Ainsi plusieurs difficultés vont s’imposer aux grévistes et aux livreurs mobilisés : faire durer un mouvement sur un mois où habituellement les commandes sont très peu nombreuses et donc les perspectives d’offensives et de perturbation du système très limitées.

I. Ce qui a mis le feu aux poudres

L’évolution du système de tarification

Comme chaque été Deliveroo profite de la baisse des demandes et de la moindre présence des livreurs (qui sont invités à ne plus travailler pendant les mois de juillet et août pour pallier le manque de commandes) pour imposer une baisse de tarification à ses livreurs qui n’auront aucun moyen de contester ces réformes.
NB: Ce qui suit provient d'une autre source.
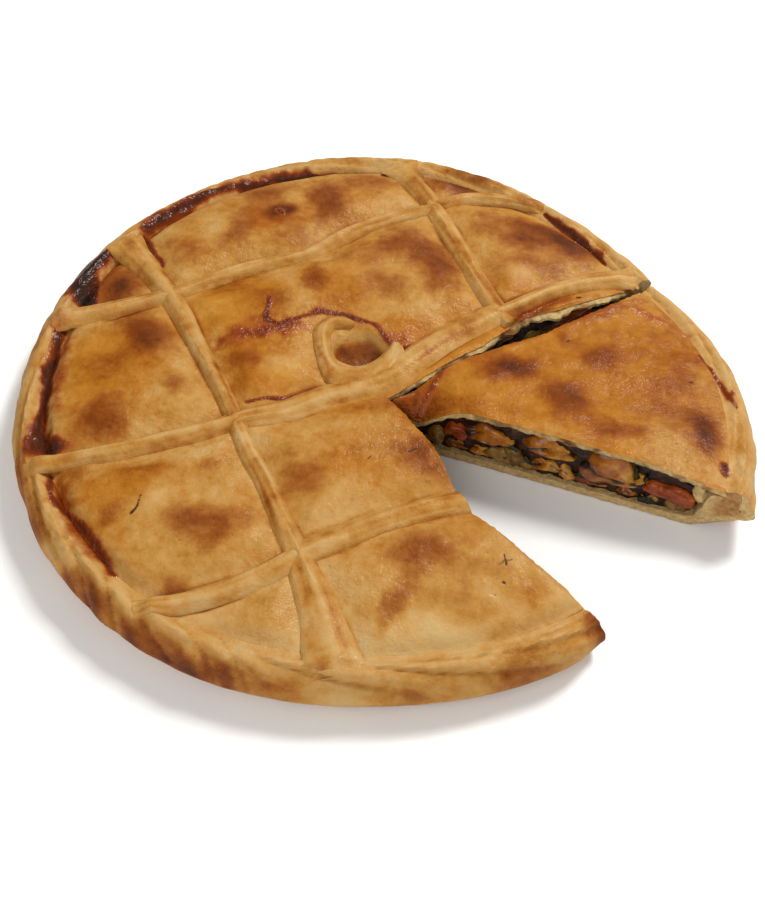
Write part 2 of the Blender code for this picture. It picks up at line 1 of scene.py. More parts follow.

Petit à petit les revenus plus stables ont été remplacés par des revenus beaucoup plus variables qui ont d’autant plus précarisé les livreurs.

  • Ainsi, à l’été 2017, Deliveroo avait décidé de rendre caducs les contrats des livreurs payés à l’heure (à l’époque 7,5€/heure + 2 à 4€ par commande livrée) afin de les forcer soit à prendre un contrat payé à la commande (5,75€/livraison) soit tout simplement à prendre la porte. À ce moment-là, le service de Deliveroo était en pleine expansion ce qui permettait de rendre le contrat à la commande plus avantageux ; néanmoins la manœuvre a permis de se débarrasser de livreurs plus anciens qui pouvaient se montrer plus revendicatifs. Au fur et à mesure, l’augmentation des distances de livraison a rendu ce système de tarification à la commande beaucoup moins avantageux.
  • C’est ainsi qu’au mois de juin 2018 a été introduit le nouveau système de tarification « à la distance » dont nous détaillions le fonctionnement dans cet article. Le revenu par commande était alors variable : il comprenait des frais de prise en charge de 2 € ainsi qu’une part variable calculée de manière obscure en prenant en compte la distance (à vol d’oiseau), horaire, le nombre de livreurs connectés ainsi que d’autres paramètres inconnus par l’équipe même de Deliveroo France. La tarification variable garantissait tout de même un montant minimum fixé chaque mois.

Ce système de tarification variable était cette fois aussi plus avantageux que l’ancien compte tenu de l’explosion des distances de livraison (au départ limitées à 5km maximum, distance au restaurant comprise, elles peuvent dorénavant atteindre 10km voire plus dans certaines zones), et du fait que les tarifs étaient plus avantageux (jusqu’à 7-8€ sur certaines commandes pas excessivement longues). Il a fallu attendre le mois d’octobre avec une baisse des tarifs minimum (passés de 5,3€ la commande à 4,7€ à Paris) pour que surgisse un mouvement de grève national que nous vous racontions dans cet article. Début avril, un nouveau mouvement, plus discret et plus local, avait également eu lieu pendant quelques jours parmi les livreurs du 16e arrondissement, autour de la place Victor Hugo.

La fin des tarifs garantis

À partir du 30 juillet 2019, Deliveroo annonçait aux livreurs la fin des tarifs garantis. Fixés autour de 4€ par commande (variable selon les villes), ils peuvent désormais tomber jusqu’à 2€ pour les commandes estimées livrables en moins de 10 min (en ne prenant pas en compte les temps d’attente aux restaurants pouvant prendre parfois plusieurs dizaines de minutes).